The most important thing I took away from Neil Gaiman's talk at the War Memorial Auditorium last night is that he pauses mid-sentence to savor the faraway rumble of thunder, too.
The evening was wonderful, and I'm still flying high from the experience. 1,700 fans were treated to hilarious stories. He described how couples involved him in their marriage proposals. He told us about the gifts fans have given him (including the handmade paper that caused him not to write a much-anticipated short story).
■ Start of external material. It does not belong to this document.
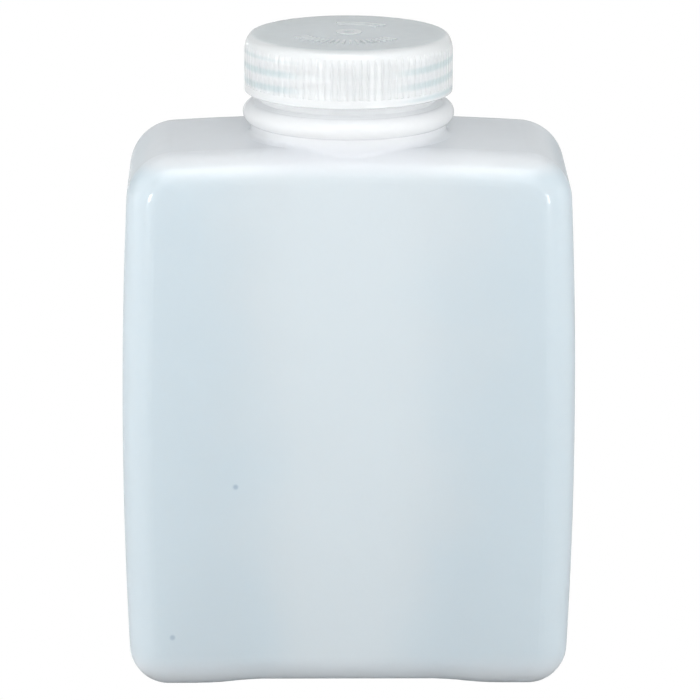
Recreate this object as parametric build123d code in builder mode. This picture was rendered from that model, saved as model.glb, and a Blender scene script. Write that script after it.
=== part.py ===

Best of all, he described the deeply personal experience that helped him understand what fans mean when we tell him that his books changed our lives.
He did a reading from The Ocean at the End of the Lane that no one else had yet heard him do--he'd promised himself that he would read it on this tour only during a good thunderstorm. The thunder obligingly rumbled most loudly during the scariest parts of the reading, and it truly felt magical.
His Q&A session was funny and flippant. His demeanor was very different than when I saw him eight years ago at the Los Angeles Book Fair. It was obvious that touring takes a lot out of him, and he did his best to maintain his patience with silly questions like, "What would you do if you realized you couldn't remember where you parked your car?"
Neil smoothly segued from the Q&A session to a reading of Fortunately, the Milk accompanied by a surprise guest--Bela Fleck! Neil and Bela became friends while recording an audiobook a while back--who knew?! Bela's banjo punctuated the story so perfectly, at times Keith and I both forgot that the music was being played live. They have a wonderful rapport.
We waited for four (yes, four!!!) hours to have Neil sign our books. Keith slept in my lap for part of that time. I was willing to go home, but Keith insisted that if I missed the signing, I'd regret it later. Smart, smart man. Greeting Neil face to face, hearing him say that I have a beautiful smile, shaking his hand(!), and having the chance to thank him for writing about something very important to me was absolutely priceless.
I'm so grateful to Neil for coming to Nashville, and to the hardworking staff at Parnassus Books who spent months planning and worked into the wee hours of the morning to make this event happen.